Having spent the last year working on the release of their debut full-length album, recorded by rising Melbourne producer, John Lee (known for his work with Beaches, Lost Animal, The Ocean Party), mastered by David Walker (NUN, Beaches, GOAT, Jen Cloher) at Stepford Audio, and with video and art collaborations from James Thomson, Niv Bavarsky and Micheal Olivo, the band are set to unveil their newest work to the world. 

Debut single, "Still Ticking" is soaked in woozy twang and Myles Anderson’s signature swooning violin. It perfectly captures the Australian indie rock ensemble’s delicate melodic layering, while it reintroduces frontman Daniel Baulch’s raspy romanticism and Sixties-style craftsmanship.

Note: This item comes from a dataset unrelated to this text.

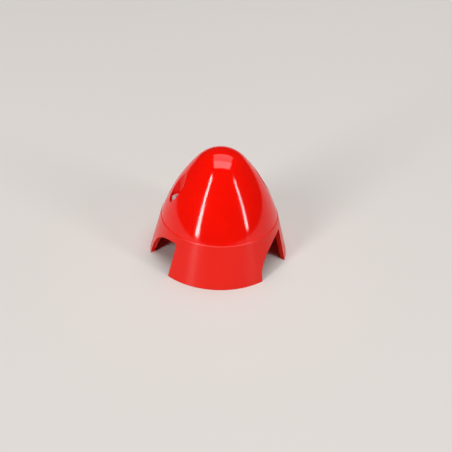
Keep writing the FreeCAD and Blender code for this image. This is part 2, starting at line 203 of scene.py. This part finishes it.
class Nodes:
    """Builds one material's node tree. A method takes sockets or plain numbers."""

    def __init__(self, name):
        self.material = bpy.data.materials.new(name)
        self.material.use_nodes = True
        self.tree = self.material.node_tree
        self.shader = self.tree.nodes["Principled BSDF"]
        self.place = self.add("ShaderNodeTexCoord").outputs["Object"]

    def add(self, kind, **settings):
        node = self.tree.nodes.new(kind)
        for key, value in settings.items():
            setattr(node, key, value)
        return node

    def feed(self, socket, value):
        if isinstance(value, bpy.types.NodeSocket):
            self.tree.links.new(value, socket)
        else:
            socket.default_value = value

    def calc(self, operation, *values):
        node = self.add("ShaderNodeMath", operation=operation)
        for socket, value in zip(node.inputs, values):
            self.feed(socket, value)
        return node.outputs[0]

    def noise(self, scale, detail, place=None):
        """Noise of about `scale` spots a metre, or of 1 in a place already scaled."""
        node = self.add("ShaderNodeTexNoise")
        self.feed(node.inputs["Vector"], place or self.place)
        node.inputs["Scale"].default_value = scale
        node.inputs["Detail"].default_value = detail
        return node.outputs["Fac"]

    def stretched(self, x, y, z, across, along):
        """The place, scaled by one number across the spin axis and another along it."""
        return self.join(self.calc("MULTIPLY", x, across), self.calc("MULTIPLY", y, across),
                         self.calc("MULTIPLY", z, along))

    def spread(self, value, low, high, to_low, to_high):
        """Maps a range of values to another, held at its ends."""
        node = self.add("ShaderNodeMapRange")
        for name, number in zip(("Value", "From Min", "From Max", "To Min", "To Max"),
                                (value, low, high, to_low, to_high)):
            self.feed(node.inputs[name], number)
        return node.outputs["Result"]

    def blend(self, factor, one, other):
        """Mixes two numbers, or two colours when given as four numbers."""
        colour = isinstance(one, tuple) or getattr(one, "type", "") == "RGBA"
        node = self.add("ShaderNodeMix", data_type="RGBA" if colour else "FLOAT")
        kinds = [socket for socket in node.inputs if socket.enabled]
        self.feed(kinds[0], factor)
        self.feed(kinds[1], one)
        self.feed(kinds[2], other)
        return next(socket for socket in node.outputs if socket.enabled)

    def split(self, vector):
        """The vector's three parts."""
        node = self.add("ShaderNodeSeparateXYZ")
        self.feed(node.inputs[0], vector)
        return node.outputs

    def join(self, x, y, z):
        node = self.add("ShaderNodeCombineXYZ")
        for socket, value in zip(node.inputs, (x, y, z)):
            self.feed(socket, value)
        return node.outputs[0]

    def bump(self, height, distance, strength, normal=None):
        node = self.add("ShaderNodeBump")
        self.feed(node.inputs["Height"], height)
        node.inputs["Distance"].default_value = distance
        self.feed(node.inputs["Strength"], strength)
        if normal:
            self.feed(node.inputs["Normal"], normal)
        return node.outputs["Normal"]

    def soft_edges(self, radius):
        """A normal that rounds the mesh's sharp edges."""
        node = self.add("ShaderNodeBevel", samples=BEVEL_SAMPLES)
        node.inputs["Radius"].default_value = radius
        return node.outputs["Normal"]

    def finish(self, **inputs):
        """Sets the shader's inputs, named with _ for each space, and gives the material."""
        for name, value in inputs.items():
            self.feed(self.shader.inputs[name.replace("_", " ")], value)
        return self.material


def give(piece, material):
    piece.data.materials.clear()
    piece.data.materials.append(material)


# --- Materials ----------------------------------------------------------------------------------

def plastic_regions(n, x, y, z):
    """Three masks: the inside faces, the skirt with its step, and the step alone."""
    normal_x, normal_y, _ = n.split(n.add("ShaderNodeNewGeometry").outputs["True Normal"])
    outward = n.calc("ADD", n.calc("MULTIPLY", x, normal_x), n.calc("MULTIPLY", y, normal_y))
    inside = n.spread(outward, -0.5 * MM, -0.1 * MM, 1, 0)
    step_top = SEAM_HEIGHT + SEAM_STEP
    skirt = n.spread(z, step_top - SEAM_BLEND, step_top + SEAM_BLEND, 1, 0)
    above_skirt = n.spread(z, SEAM_HEIGHT - SEAM_BLEND, SEAM_HEIGHT + SEAM_BLEND, 0, 1)
    return inside, skirt, n.calc("MULTIPLY", skirt, above_skirt)


def plastic_colour(n, inside, skirt, cloud):
    flow = n.noise(FLOW_SCALE, detail=2)
    red = n.blend(n.spread(flow, 0.35, 0.65, 0, 1), *NOSE_REDS)
    red = n.blend(n.spread(cloud, 0.4, 0.75, 0, 0.35), red, CLOUD_RED)
    red = n.blend(n.calc("MULTIPLY", skirt, 0.7), red, SKIRT_RED)
    # The inside faces get the brighter red, which is painted light on the inside of the cone.
    return n.blend(inside, red, INSIDE_PAINTED_LIGHT_RED)


def plastic_roughness(n, x, y, z, inside, skirt, step, cloud):
    """Each region's own gloss, with faint scuffs that run round the cone."""
    polished = n.spread(cloud, *NOISE_RANGE, *POLISHED)
    satin = n.spread(n.noise(SATIN_SCALE, detail=5), *NOISE_RANGE, *SATIN)
    matt = n.spread(n.noise(MATT_SCALE, detail=5), *NOISE_RANGE, *MATT)
    rough = n.blend(skirt, polished, satin)
    rough = n.blend(step, rough, STEP_ROUGHNESS)
    rough = n.blend(inside, rough, matt)
    streaks = n.noise(1, detail=3, place=n.stretched(x, y, z, 300, 2600))
    return n.calc("ADD", rough, n.spread(streaks, 0.62, 0.75, 0, SCUFF_ROUGHNESS))


def plastic_normal(n, x, y, z, inside, skirt):
    """Orange peel all over, a finer grain off the mould, and its turning marks on the skirt."""
    peel = n.bump(n.noise(PEEL_SCALE, detail=2), 0.02 * MM, 0.10, n.soft_edges(0.06 * MM))
    grain_depth = n.blend(inside, n.calc("MULTIPLY", skirt, 0.22), 0.6)
    grain = n.bump(n.noise(GRAIN_SCALE, detail=3), 0.02 * MM, grain_depth, peel)
    turned = n.noise(1, detail=2, place=n.stretched(x, y, z, 40, 3500))
    return n.bump(turned, 0.01 * MM, n.calc("MULTIPLY", skirt, 0.12), grain)


def red_plastic():
    """Red moulded plastic: polished nose, satin skirt, and a matt inside straight off the core."""
    n = Nodes("red_plastic")
    x, y, z = n.split(n.place)
    inside, skirt, step = plastic_regions(n, x, y, z)
    cloud = n.noise(CLOUD_SCALE, detail=4)
    specular = n.blend(step, n.blend(skirt, 0.5, 0.42), 0.9)
    round_axis = n.add("ShaderNodeTangent", direction_type="RADIAL", axis="Z").outputs[0]
    return n.finish(
        Base_Color=plastic_colour(n, inside, skirt, cloud),
        Roughness=plastic_roughness(n, x, y, z, inside, skirt, step, cloud),
        Normal=plastic_normal(n, x, y, z, inside, skirt),
        IOR=PLASTIC_IOR, Specular_IOR_Level=specular,
        Subsurface_Weight=0.3, Subsurface_Scale=3 * MM, Subsurface_Radius=(1.0, 0.06, 0.03),
        Tangent=round_axis, Anisotropic=n.calc("MULTIPLY", skirt, SKIRT_ANISOTROPY),
        Anisotropic_Rotation=QUARTER_TURN)


def bright_steel(axis_x, axis_y):
    """Zinc-plated steel with fine turned rings round the two axes, one each side of the middle."""
    n = Nodes("bright_steel")
    x, y, z = n.split(n.place)
    half = n.calc("SIGN", x)
    from_axis_x = n.calc("SUBTRACT", x, n.calc("MULTIPLY", half, axis_x))
    from_axis_y = n.calc("SUBTRACT", y, n.calc("MULTIPLY", half, axis_y))
    squares = n.calc("ADD", n.calc("MULTIPLY", from_axis_x, from_axis_x),
                     n.calc("MULTIPLY", from_axis_y, from_axis_y))
    distance = n.calc("SQRT", squares)
    rings = n.noise(1, detail=4, place=n.join(
        n.calc("MULTIPLY", distance, 9000), n.calc("MULTIPLY", z, 5000), half))

    patches = n.noise(PATCH_SCALE, detail=4)
    steel = n.blend(n.spread(patches, 0.35, 0.65, 0, 1), *STEELS)
    tarnish = n.spread(n.noise(TARNISH_SCALE, detail=5), 0.58, 0.72, 0, 0.4)
    steel = n.blend(tarnish, steel, TARNISHED_STEEL)
    rough = n.spread(rings, *NOISE_RANGE, *BRUSHED)
    rough = n.calc("ADD", rough, n.calc("MULTIPLY", tarnish, 0.2))
    turned = n.bump(rings, 0.006 * MM, 0.5, n.soft_edges(0.05 * MM))
    return n.finish(Base_Color=steel, Metallic=0.8, Roughness=rough, Normal=turned)


def pale_floor():
    """A seamless pale sheet, faintly uneven."""
    n = Nodes("pale_floor")
    cloud = n.noise(1.6, detail=3)
    grain = n.noise(900, detail=2)
    pale = n.blend(n.spread(cloud, *NOISE_RANGE, 0, 1), *FLOOR_COLOURS)
    rough = n.spread(grain, *NOISE_RANGE, *FLOOR_ROUGHNESS)
    return n.finish(Base_Color=pale, Roughness=rough, Normal=n.bump(grain, 0.05 * MM, 0.15),
                    Specular_IOR_Level=0.12)


# --- Screws -------------------------------------------------------------------------------------

def plain_ring(radius):
    return lambda turn, z: radius


def hexagon_ring(turn, z):
    """Radius of a hexagon with a corner on the X axis."""
    sixth = math.pi / 3
    return SOCKET_FLATS / 2 / math.cos(turn % sixth - sixth / 2)


def knurled_ring(turn, z):
    """Radius of the head's side, whose teeth are cut inwards only."""
    return HEAD_RADIUS - KNURL_DEPTH * (1 - math.cos(KNURL_TEETH * turn)) / 2


def thread_ring(turn, z):
    """Radius of a right-hand thread, held inside the tapered lead at the tip."""
    phase = (z / THREAD_PITCH - turn / (2 * math.pi)) % 1
    flank = min(1, max(0, (abs(2 * phase - 1) - CREST_FLAT) / FLANK))
    lead_top = LEAD_LENGTH - SCREW_LENGTH
    taper = max(0, lead_top - z) / LEAD_LENGTH
    limit = THREAD_RADIUS - (THREAD_RADIUS - END_RADIUS) * taper
    return min(THREAD_RADIUS - THREAD_DEPTH * flank, limit)


def screw_rings():
    """Heights and radii of the rings from the socket's floor, over the head, to the tip."""
    crown = HEAD_HEIGHT
    rings = [
        (crown - SOCKET_DEPTH, hexagon_ring),
        (crown, hexagon_ring),
        (crown, plain_ring(HEAD_RADIUS - HEAD_CHAMFER)),
        (crown - HEAD_CHAMFER, plain_ring(HEAD_RADIUS)),
        (crown - HEAD_CHAMFER - KNURL_DEPTH, knurled_ring),
        (KNURL_FOOT, knurled_ring),
        (KNURL_FOOT - KNURL_DEPTH, plain_ring(HEAD_RADIUS - KNURL_DEPTH)),
        (0, plain_ring(HEAD_RADIUS - KNURL_DEPTH)),
        (0, plain_ring(NECK_RADIUS)),
        (-NECK_LENGTH, plain_ring(NECK_RADIUS)),
    ]
    threaded = SCREW_LENGTH - NECK_LENGTH
    steps = round(threaded / THREAD_PITCH * RINGS_PER_TURN)
    rings += [(-NECK_LENGTH - threaded * step / steps, thread_ring) for step in range(steps + 1)]
    return rings


def add_screw_mesh(points, faces, axis_x, axis_y, seat):
    """Adds one screw's points and faces, with its seat at a height."""
    first = len(points)
    rings = screw_rings()
    for z, radius in rings:
        for side in range(SIDES):
            turn = 2 * math.pi * side / SIDES
            reach = radius(turn, z)
            points.append((axis_x + reach * math.cos(turn), axis_y + reach * math.sin(turn),
                           seat + z))
    for ring in range(len(rings) - 1):
        upper, lower = first + ring * SIDES, first + (ring + 1) * SIDES
        for side in range(SIDES):
            beside = (side + 1) % SIDES
            faces.append((upper + side, lower + side, lower + beside, upper + beside))
    faces.append(tuple(range(first, first + SIDES)))
    faces.append(tuple(reversed(range(len(points) - SIDES, len(points)))))


def make_screws():
    """Both screws as one piece, opposite each other across the spin axis."""
    points, faces = [], []
    for way in (1, -1):
        add_screw_mesh(points, faces, way * SCREW_X, way * SCREW_Y, SEAT)
    mesh = bpy.data.meshes.new("threaded_screws")
    mesh.from_pydata(points, [], faces)
    mesh.validate()
    mesh.update()
    piece = bpy.data.objects.new("threaded_screws", mesh)
    bpy.context.scene.collection.objects.link(piece)
    mesh.shade_smooth()
    mesh.set_sharp_from_angle(angle=SMOOTH_ANGLE)
    return piece


add_camera()
light_scene()
give(cone, red_plastic())

screws = make_screws()
give(screws, bright_steel(SCREW_X, SCREW_Y))
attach(screws, "root")
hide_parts("fixing_screws")

bpy.ops.mesh.primitive_plane_add(size=FLOOR_SIZE, location=(0, 0, 0))
floor = bpy.context.object
floor.name = "floor"
give(floor, pale_floor())

bpy.context.scene.view_settings.view_transform = "Standard"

Hollow Everdaze capture the urgency of a band who –after settling into their current five-piece line-up – have traced their own weird, divergent path through the haunted backwoods of song-writing. It shows through in their stunning debut EP, released in 2013 which received rave reviews from Australia’s most highly respected journalists and earned them support spots for international artists including The War On Drugs (US), Unknown Mortal Orchestra (NZ) and Wavves (US), plus saw them join American Football (US) on their East Coast tour of Australia in 2015.